* begin Provided information *

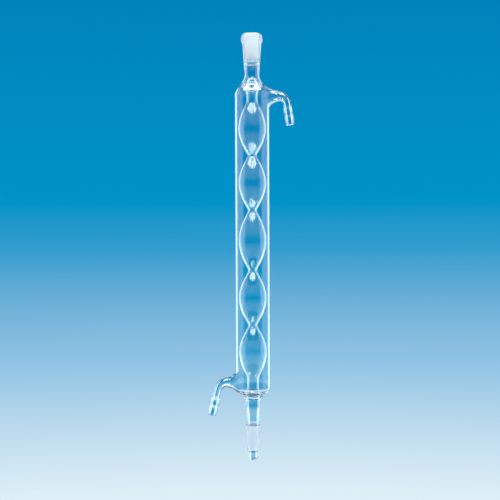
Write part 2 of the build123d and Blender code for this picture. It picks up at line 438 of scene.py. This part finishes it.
@dataclass
class LowerStem:
    """Stem under the lower ring seal, ground cone and drip tip."""

    low_radius: float = 6.3
    wall: float = 1.95
    top_wall: float = 2.7
    shoulder: float = 4.0
    cone_wide: float = 7.5
    cone_small: float = 6.2
    cone_length: float = 26.0
    cone_wall: float = 2.2
    tip_radius: float = 5.15
    tip_bore: float = 3.1
    tip_step: float = 1.2
    tip_end: float = -36.3
    tip_cut: float = 15.0
    edge: float = 0.35
    tip_steps: int = 5
    cone_steps: int = 26

    def slant_middle(self) -> float:
        """Height of the slanted end on the condenser's axis."""
        return self.tip_end + self.tip_radius * math.tan(math.radians(self.tip_cut))

    def tip_rows(self) -> list[float]:
        """Heights of the drip tip's rows: one beside its mouth, the others above its slant."""
        end = self.slant_middle()
        first = 2 * end - self.tip_end + 2 * self.edge
        last = -self.cone_length - self.tip_step - 1.0
        return [end + 2 * self.edge] + [
            first + (last - first) * step / self.tip_steps for step in range(self.tip_steps + 1)
        ]

    def inside(self, throat: Ring) -> list[Ring]:
        """Rings from the throat of the ring seal down to the drip tip's mouth."""
        top = Ring(STEM_TOP.radius - self.top_wall, STEM_TOP.height)
        low = Ring(self.low_radius - self.wall, self.shoulder)
        rings = s_curve(throat, top, 2.4, 2.4, 6)
        belly = STEM_TOP.height * 0.6
        rings += s_curve(top, low, top.height - belly, belly - low.height, 10)
        bore = Ring(self.cone_wide - self.cone_wall - 0.1, -self.shoulder / 2)
        rings += s_curve(low, bore, 2.0, 2.0, 6)
        step_height = -self.cone_length - self.tip_step
        small = Ring(self.cone_small - self.cone_wall, step_height + 2 * self.cone_wall)
        rings.append(small)
        rings += s_curve(small, Ring(self.tip_bore, step_height), 1.1, 2.2, 6)
        end = self.slant_middle()
        rings += [Ring(self.tip_bore, height) for height in self.tip_rows()[::-1]]
        rings += [
            Ring(self.tip_bore, end + self.edge),
            Ring(self.tip_bore + self.edge * 0.3, end + self.edge * 0.3),
            Ring(self.tip_bore + self.edge, end),
        ]
        return rings

    def outside(self) -> list[Ring]:
        """Rings from the drip tip's mouth up to the foot of the lower ring seal."""
        end = self.slant_middle()
        step_height = -self.cone_length - self.tip_step
        rings = [
            Ring(self.tip_radius - self.edge, end),
            Ring(self.tip_radius - self.edge * 0.3, end + self.edge * 0.3),
            Ring(self.tip_radius, end + self.edge),
            *[Ring(self.tip_radius, height) for height in self.tip_rows()],
            Ring(self.tip_radius, step_height - 0.5),
            Ring(self.tip_radius + 0.1, step_height),
            Ring(self.cone_small - 0.35, -self.cone_length - 0.2),
            Ring(self.cone_small - 0.08, -self.cone_length + 0.1),
        ]
        small, wide = Ring(self.cone_small, -self.cone_length), Ring(self.cone_wide, 0.0)
        steps = self.cone_steps
        rings += [small.towards(wide, (step + 0.5) / steps) for step in range(steps)]
        low = Ring(self.low_radius, self.shoulder)
        rings += [wide] + s_curve(wide, low, 1.0, 2.0, 7)
        return rings + curve(low, (0.05, 9.75), (-0.95, -6.0), STEM_TOP, 14)


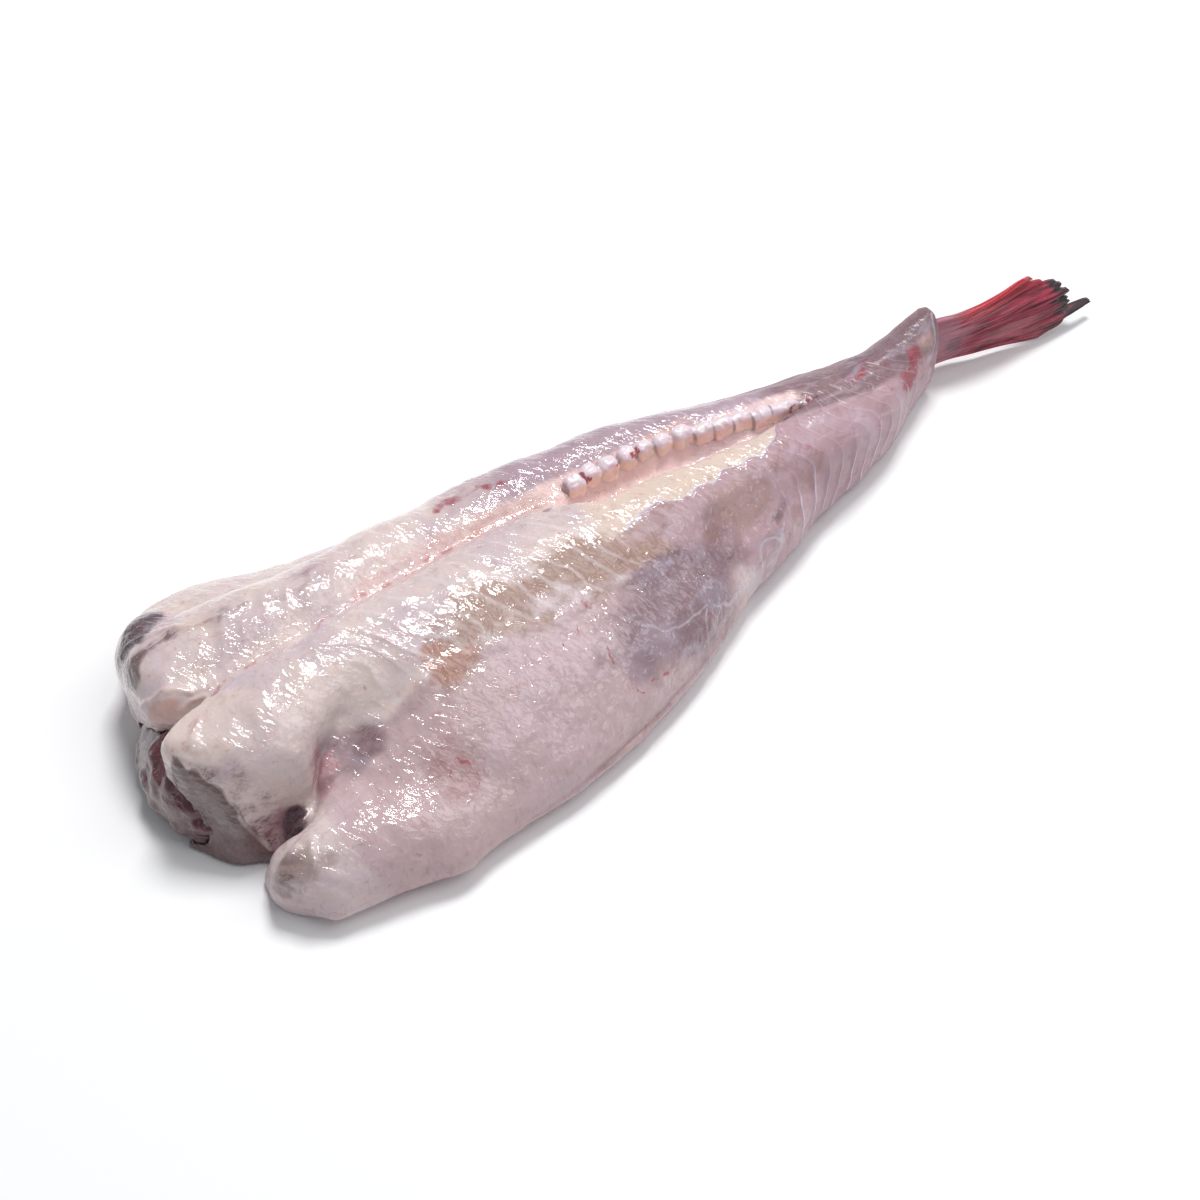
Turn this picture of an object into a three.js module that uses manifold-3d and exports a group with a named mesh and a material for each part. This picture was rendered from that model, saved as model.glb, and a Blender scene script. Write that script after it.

* end Provided information *

Repeat every record, exactly as written.

**Solution:**
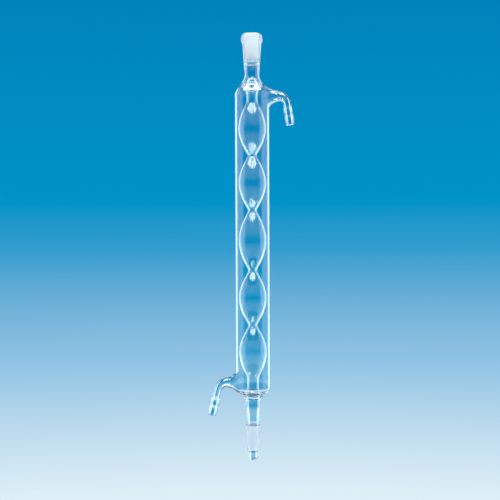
Write part 2 of the build123d and Blender code for this picture. It picks up at line 438 of scene.py. This part finishes it.
@dataclass
class LowerStem:
    """Stem under the lower ring seal, ground cone and drip tip."""

    low_radius: float = 6.3
    wall: float = 1.95
    top_wall: float = 2.7
    shoulder: float = 4.0
    cone_wide: float = 7.5
    cone_small: float = 6.2
    cone_length: float = 26.0
    cone_wall: float = 2.2
    tip_radius: float = 5.15
    tip_bore: float = 3.1
    tip_step: float = 1.2
    tip_end: float = -36.3
    tip_cut: float = 15.0
    edge: float = 0.35
    tip_steps: int = 5
    cone_steps: int = 26

    def slant_middle(self) -> float:
        """Height of the slanted end on the condenser's axis."""
        return self.tip_end + self.tip_radius * math.tan(math.radians(self.tip_cut))

    def tip_rows(self) -> list[float]:
        """Heights of the drip tip's rows: one beside its mouth, the others above its slant."""
        end = self.slant_middle()
        first = 2 * end - self.tip_end + 2 * self.edge
        last = -self.cone_length - self.tip_step - 1.0
        return [end + 2 * self.edge] + [
            first + (last - first) * step / self.tip_steps for step in range(self.tip_steps + 1)
        ]

    def inside(self, throat: Ring) -> list[Ring]:
        """Rings from the throat of the ring seal down to the drip tip's mouth."""
        top = Ring(STEM_TOP.radius - self.top_wall, STEM_TOP.height)
        low = Ring(self.low_radius - self.wall, self.shoulder)
        rings = s_curve(throat, top, 2.4, 2.4, 6)
        belly = STEM_TOP.height * 0.6
        rings += s_curve(top, low, top.height - belly, belly - low.height, 10)
        bore = Ring(self.cone_wide - self.cone_wall - 0.1, -self.shoulder / 2)
        rings += s_curve(low, bore, 2.0, 2.0, 6)
        step_height = -self.cone_length - self.tip_step
        small = Ring(self.cone_small - self.cone_wall, step_height + 2 * self.cone_wall)
        rings.append(small)
        rings += s_curve(small, Ring(self.tip_bore, step_height), 1.1, 2.2, 6)
        end = self.slant_middle()
        rings += [Ring(self.tip_bore, height) for height in self.tip_rows()[::-1]]
        rings += [
            Ring(self.tip_bore, end + self.edge),
            Ring(self.tip_bore + self.edge * 0.3, end + self.edge * 0.3),
            Ring(self.tip_bore + self.edge, end),
        ]
        return rings

    def outside(self) -> list[Ring]:
        """Rings from the drip tip's mouth up to the foot of the lower ring seal."""
        end = self.slant_middle()
        step_height = -self.cone_length - self.tip_step
        rings = [
            Ring(self.tip_radius - self.edge, end),
            Ring(self.tip_radius - self.edge * 0.3, end + self.edge * 0.3),
            Ring(self.tip_radius, end + self.edge),
            *[Ring(self.tip_radius, height) for height in self.tip_rows()],
            Ring(self.tip_radius, step_height - 0.5),
            Ring(self.tip_radius + 0.1, step_height),
            Ring(self.cone_small - 0.35, -self.cone_length - 0.2),
            Ring(self.cone_small - 0.08, -self.cone_length + 0.1),
        ]
        small, wide = Ring(self.cone_small, -self.cone_length), Ring(self.cone_wide, 0.0)
        steps = self.cone_steps
        rings += [small.towards(wide, (step + 0.5) / steps) for step in range(steps)]
        low = Ring(self.low_radius, self.shoulder)
        rings += [wide] + s_curve(wide, low, 1.0, 2.0, 7)
        return rings + curve(low, (0.05, 9.75), (-0.95, -6.0), STEM_TOP, 14)


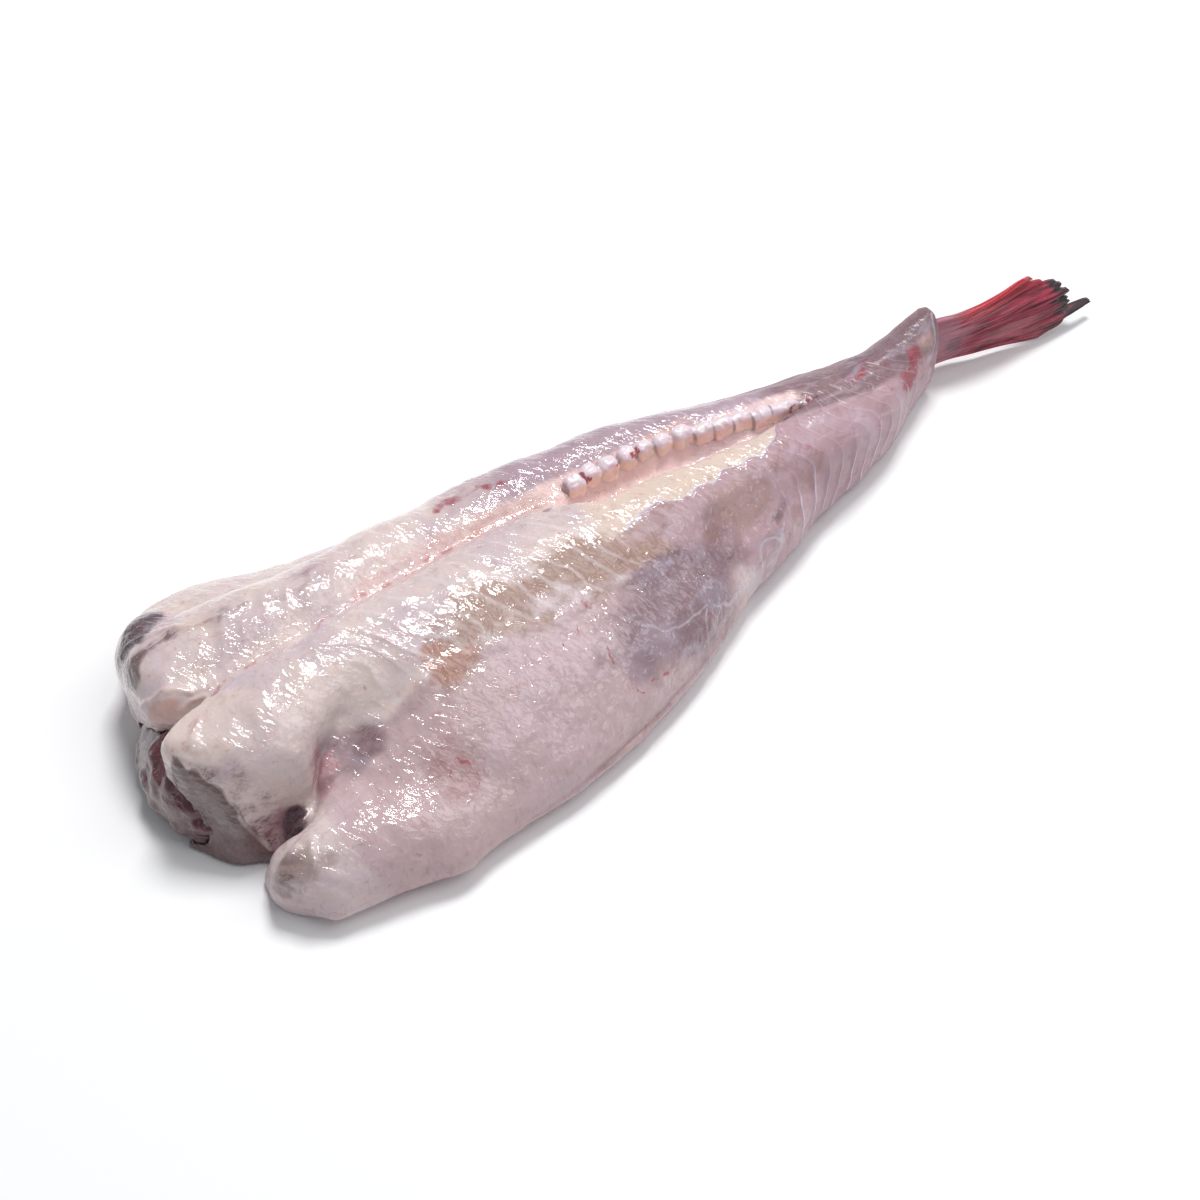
Turn this picture of an object into a three.js module that uses manifold-3d and exports a group with a named mesh and a material for each part. This picture was rendered from that model, saved as model.glb, and a Blender scene script. Write that script after it.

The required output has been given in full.